Saturday, 30 September 2006

Amazingly Alliterative Amanda

I have already written about two people who became famous by virtue of their total lack of talent, or even competence, in their respective fields, and whose utter sincerity and devotion to their work gave them a place in the affections of millions. They were the singer Florence Foster Jenkins and the poet William McGonagall.

A friend* reminded me last week of a third who might be added to make up a trio of superlative awfulness: the novelist and poet Amanda McKittrick Ros.

Her prose was described thus:
Alliterative, flowery, with metaphor extended to breaking point and beyond, while meaning peeks intermittently through and between the words, pressed Humpty-Dumpty-wise into service beyond their accepted limits

and the style was established in her very first romantic novel, Irene Iddeslie (1897):
The silvery touch of fortune is too often gilt with betrayal: the meddling mouth of extravagance swallows every desire, and eats the heart of honesty with pickled pride: the imposury of position is petty, and ends, as it should commence, with stirring strife.
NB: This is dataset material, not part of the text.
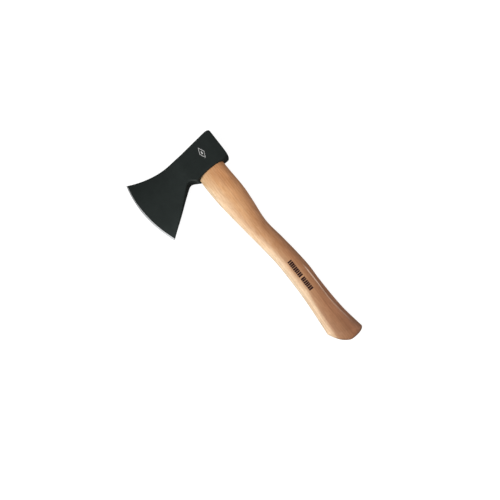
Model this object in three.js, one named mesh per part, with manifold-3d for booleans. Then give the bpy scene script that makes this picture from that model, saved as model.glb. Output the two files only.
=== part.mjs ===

Amanda’s second novel, Delina Delaney, begins with possibly the most incomprehensible opening sentence in any literature:
Have you ever visited that portion of Erin's plot that offers its sympathetic soil for the minute survey and scrutinous examination of those in political power, whose decision has wisely been the means before now of converting the stern and prejudiced, and reaching the hand of slight aid to share its strength in augmenting its agricultural richness?

Her poetry was dreadful enough but not in the McGonagall league because mostly it scans quite well. In one of her patriotic First World War poems, A Little Belgian Orphan, she urges the child, in rousing Kiplingesque terms, to:
Go! Meet the foe undaunted, they're rotten cowards all,
Present to them the bayonet, they totter and they fall,
We know you'll do your duty and come to little harm
And if you meet the Kaiser, cut off his other arm.



I have taken much of the above from Oddbooks, a website which pays due homage to Amanda McKittrick Ros and includes such delights as the story of the quarrel over Lord Dunfern’s trousers (note their strange appearance in this woodcut).

In England we greatly admire ambitious people who are magnificently useless at what they do (Eddie the Eagle, for example), but it seems that other nations are better at producing them: not one of my trio of brilliant failures was English.

*
Many thanks to Grumio, the Soho poet, wit, oenophile and boulevardier, for inviting me to join him at a literary festival in Belfast, where there was a reading of Amanda's works last Tuesday, though unfortunately I wasn’t able to go.